**SOURCE EXCERPT**

▼

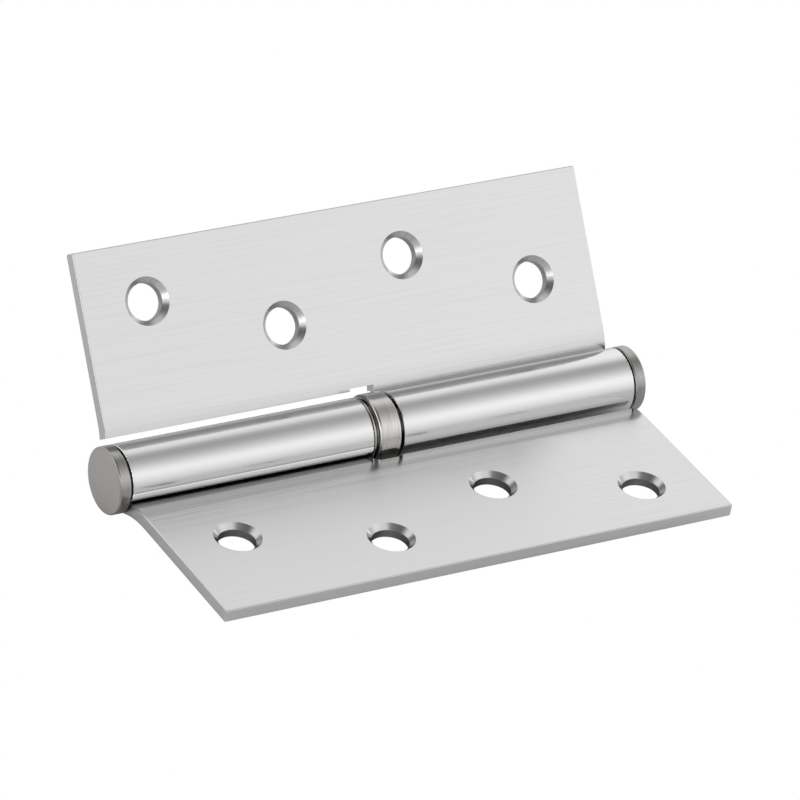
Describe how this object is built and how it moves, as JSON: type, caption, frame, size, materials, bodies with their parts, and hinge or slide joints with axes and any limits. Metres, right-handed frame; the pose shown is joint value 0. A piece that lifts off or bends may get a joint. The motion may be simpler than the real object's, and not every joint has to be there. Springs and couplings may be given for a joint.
{
  "type": "lift off hinge",
  "caption": "Lift off butt hinge with rolled knuckles, countersunk screw holes, pressed-in end caps and a crimped ball bearing between the knuckles, standing half open.",
  "frame": {"origin": "on the pin leaf's mounting face, at the centre of its four screw holes", "axes": "+X along the pin from the pin leaf's cap to the lift leaf's cap, +Y from the pin leaf's holes towards the pin, +Z out of the pin leaf's inner face"},
  "size_m": [0.1048, 0.0642, 0.0361],
  "materials": {
    "leaf_metal": "satin nickel plate on rolled steel, brushed along the length",
    "cap_metal": "turned, satin nickel plate",
    "shell_metal": "drawn and crimped, turned streaks, satin nickel plate",
    "race_steel": "turned bearing steel",
    "pin_steel": "ground steel",
    "ball_steel": "polished chrome steel"
  },
  "bodies": {
    "fixed_side": {"pin_leaf": "leaf_metal", "pin_leaf_cap": "cap_metal", "hinge_pin": "pin_steel", "lower_race": "race_steel"},
    "bearing_top": {"bearing_shell": "shell_metal", "upper_race": "race_steel"},
    "lift_side": {"lift_leaf": "leaf_metal", "lift_leaf_cap": "cap_metal"},
    "ball_row": {"bearing_ball_01": "ball_steel", "bearing_ball_02": "ball_steel", "bearing_ball_03": "ball_steel", "bearing_ball_04": "ball_steel", "bearing_ball_05": "ball_steel", "bearing_ball_06": "ball_steel", "bearing_ball_07": "ball_steel", "bearing_ball_08": "ball_steel", "bearing_ball_09": "ball_steel", "bearing_ball_10": "ball_steel", "bearing_ball_11": "ball_steel", "bearing_ball_12": "ball_steel", "bearing_ball_13": "ball_steel", "bearing_ball_14": "ball_steel", "bearing_ball_15": "ball_steel", "bearing_ball_16": "ball_steel"}
  },
  "joints": [
    {"name": "swing", "type": "hinge", "parent": "fixed_side", "child": "bearing_top", "pos_m": [0, 0.0242, 0.0033], "axis": [-1, 0, 0], "range_deg": [-127.2, 172.8]},
    {"name": "lift_off", "type": "slide", "parent": "bearing_top", "child": "lift_side", "axis": [1, 0, 0], "range_m": [-0.00065, 0.04]},
    {"name": "ball_orbit", "type": "hinge", "parent": "fixed_side", "child": "ball_row", "pos_m": [0, 0.0242, 0.0033], "axis": [-1, 0, 0], "range_deg": [-63.6, 86.4]}
  ],
  "couplings": [
    {"joint": "ball_orbit", "follows": "swing", "ratio": 0.5}
  ]
}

▲

**TO DO**
Print the listing above in full, exactly as it is.

**FINAL RESULT**
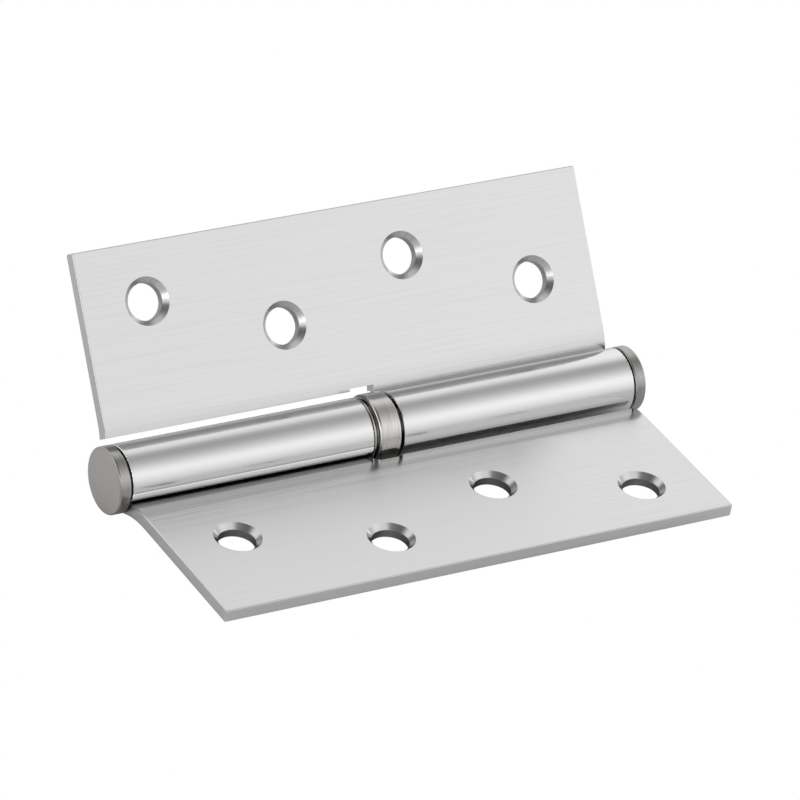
Describe how this object is built and how it moves, as JSON: type, caption, frame, size, materials, bodies with their parts, and hinge or slide joints with axes and any limits. Metres, right-handed frame; the pose shown is joint value 0. A piece that lifts off or bends may get a joint. The motion may be simpler than the real object's, and not every joint has to be there. Springs and couplings may be given for a joint.
{
  "type": "lift off hinge",
  "caption": "Lift off butt hinge with rolled knuckles, countersunk screw holes, pressed-in end caps and a crimped ball bearing between the knuckles, standing half open.",
  "frame": {"origin": "on the pin leaf's mounting face, at the centre of its four screw holes", "axes": "+X along the pin from the pin leaf's cap to the lift leaf's cap, +Y from the pin leaf's holes towards the pin, +Z out of the pin leaf's inner face"},
  "size_m": [0.1048, 0.0642, 0.0361],
  "materials": {
    "leaf_metal": "satin nickel plate on rolled steel, brushed along the length",
    "cap_metal": "turned, satin nickel plate",
    "shell_metal": "drawn and crimped, turned streaks, satin nickel plate",
    "race_steel": "turned bearing steel",
    "pin_steel": "ground steel",
    "ball_steel": "polished chrome steel"
  },
  "bodies": {
    "fixed_side": {"pin_leaf": "leaf_metal", "pin_leaf_cap": "cap_metal", "hinge_pin": "pin_steel", "lower_race": "race_steel"},
    "bearing_top": {"bearing_shell": "shell_metal", "upper_race": "race_steel"},
    "lift_side": {"lift_leaf": "leaf_metal", "lift_leaf_cap": "cap_metal"},
    "ball_row": {"bearing_ball_01": "ball_steel", "bearing_ball_02": "ball_steel", "bearing_ball_03": "ball_steel", "bearing_ball_04": "ball_steel", "bearing_ball_05": "ball_steel", "bearing_ball_06": "ball_steel", "bearing_ball_07": "ball_steel", "bearing_ball_08": "ball_steel", "bearing_ball_09": "ball_steel", "bearing_ball_10": "ball_steel", "bearing_ball_11": "ball_steel", "bearing_ball_12": "ball_steel", "bearing_ball_13": "ball_steel", "bearing_ball_14": "ball_steel", "bearing_ball_15": "ball_steel", "bearing_ball_16": "ball_steel"}
  },
  "joints": [
    {"name": "swing", "type": "hinge", "parent": "fixed_side", "child": "bearing_top", "pos_m": [0, 0.0242, 0.0033], "axis": [-1, 0, 0], "range_deg": [-127.2, 172.8]},
    {"name": "lift_off", "type": "slide", "parent": "bearing_top", "child": "lift_side", "axis": [1, 0, 0], "range_m": [-0.00065, 0.04]},
    {"name": "ball_orbit", "type": "hinge", "parent": "fixed_side", "child": "ball_row", "pos_m": [0, 0.0242, 0.0033], "axis": [-1, 0, 0], "range_deg": [-63.6, 86.4]}
  ],
  "couplings": [
    {"joint": "ball_orbit", "follows": "swing", "ratio": 0.5}
  ]
}